Aboriginal art is first and foremost representational--and, in most cases, the paintings tell a story that can have several layers of meaning.
EX: Tim Leura Tjapaltjarri, Sun, Moon and Morning Star
Tjukurrpa, 1973.
Many of its conventions are recognisable to the viewer.
Several fish of diverse species are shown caught in a large
fish trap or a kangaroo is presented in x-ray style, showing
its major organs and skeleton. With a bit of assistance the
viewer recognises the half doughnut shapes and bisected
angles in dot paintings as camp sites and emu tracks.

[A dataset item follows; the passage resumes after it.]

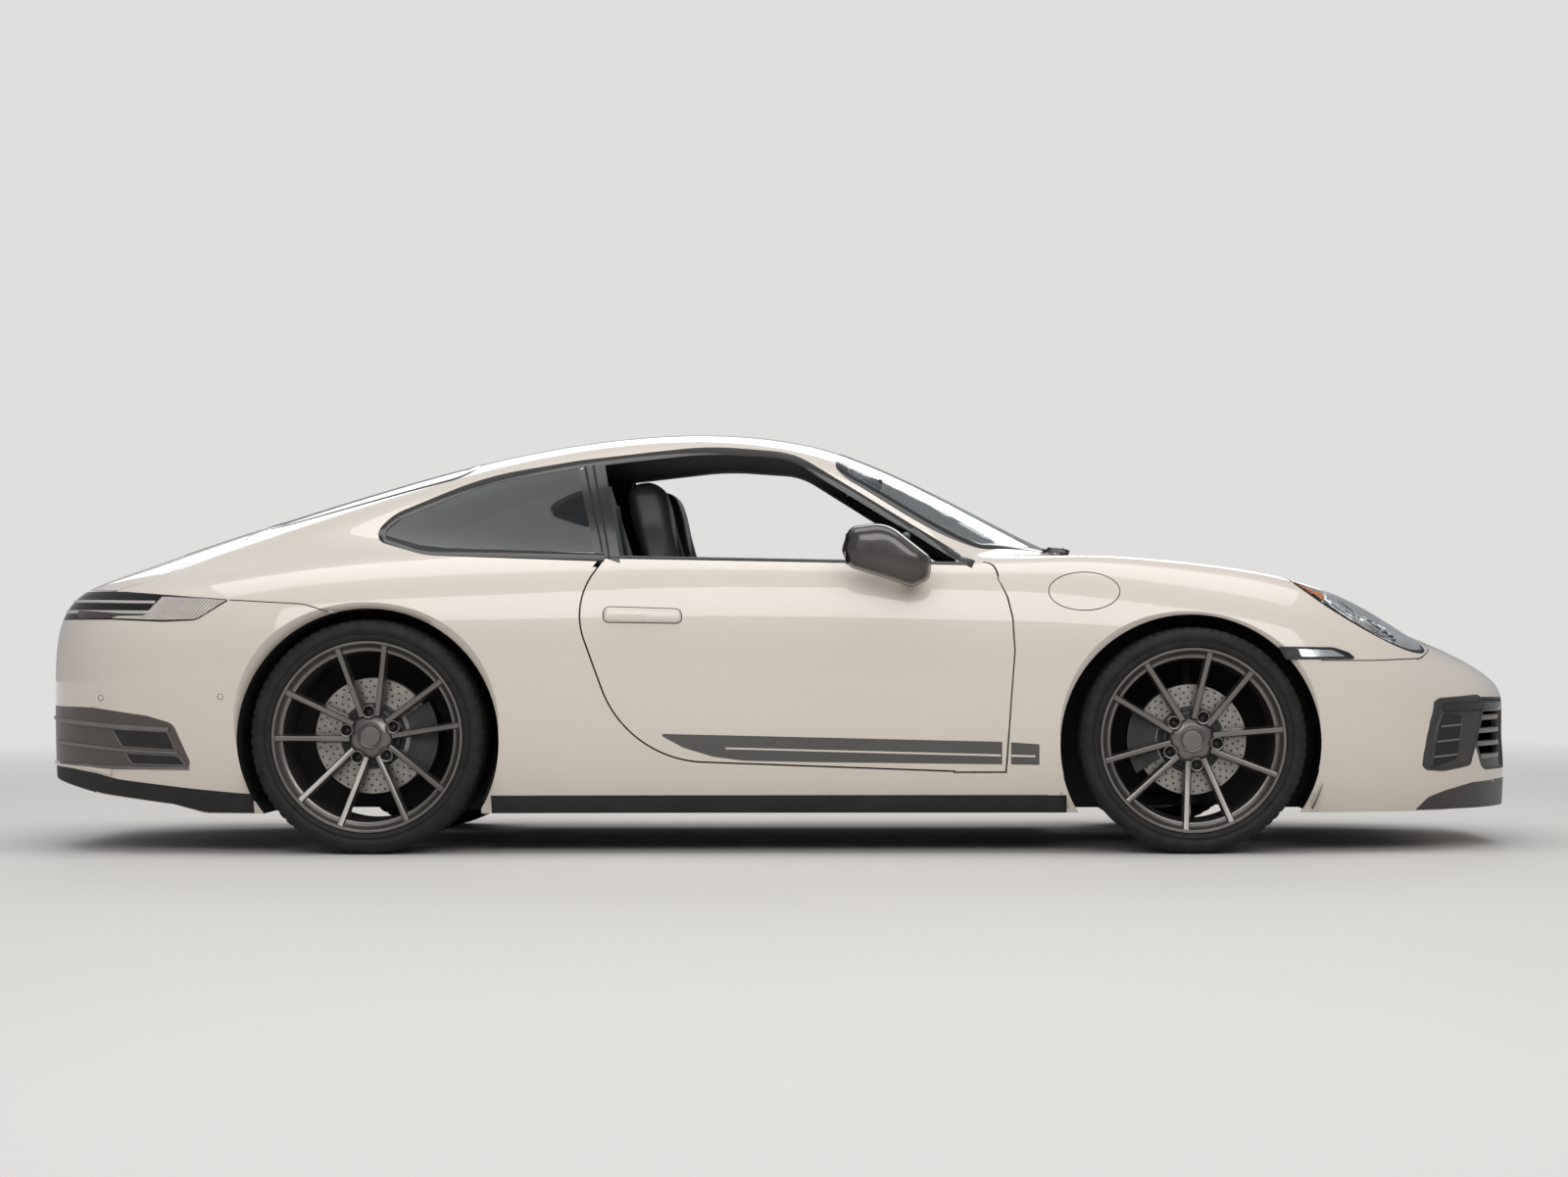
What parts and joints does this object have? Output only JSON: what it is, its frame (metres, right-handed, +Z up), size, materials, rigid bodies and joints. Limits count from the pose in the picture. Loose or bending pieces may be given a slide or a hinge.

Beyond shared conventions, Aboriginal art in every region and in every style continues to be representational to those who understand its motifs
I want to focus on the two major styles, connected to different regions of the country:
1) X-Ray style of Arnhem Land and Upper Northern Territory. In these works, the cross-hatch designs and colours represent totemic or kin groups associated with stewardship of a particular site. They can represent special relationships with the species or event depicted.
John
Mawandjul, Kandakidi, Red Kangaroo, 1997)
John Mawandjul, Rainbow Serpent, 1991 |
Lofty Nadjamerrek, Kolobarr, the Plains Kangaroo, 1980s. (depicting “rarrk”) |
Just as one learns representational conventions in order to interpret a painting, there are associated stories and observations learned by Aboriginal initiates. The extent of esoteric knowledge conveyed by the art, a painting for instance, depends upon the status of the observers. Still, a considerable amount of information about a painting is secular. The meaning of the cross-hatches, on the other hand, is not explained; they seem simply decorative to the uninitiated observer, while to the initiated and those skilled in looking, these signs take on additional representational and symbolic significance
Rainbow Serpent is a creation symbol story shared by
several tribes/groups, so it appears in many regions.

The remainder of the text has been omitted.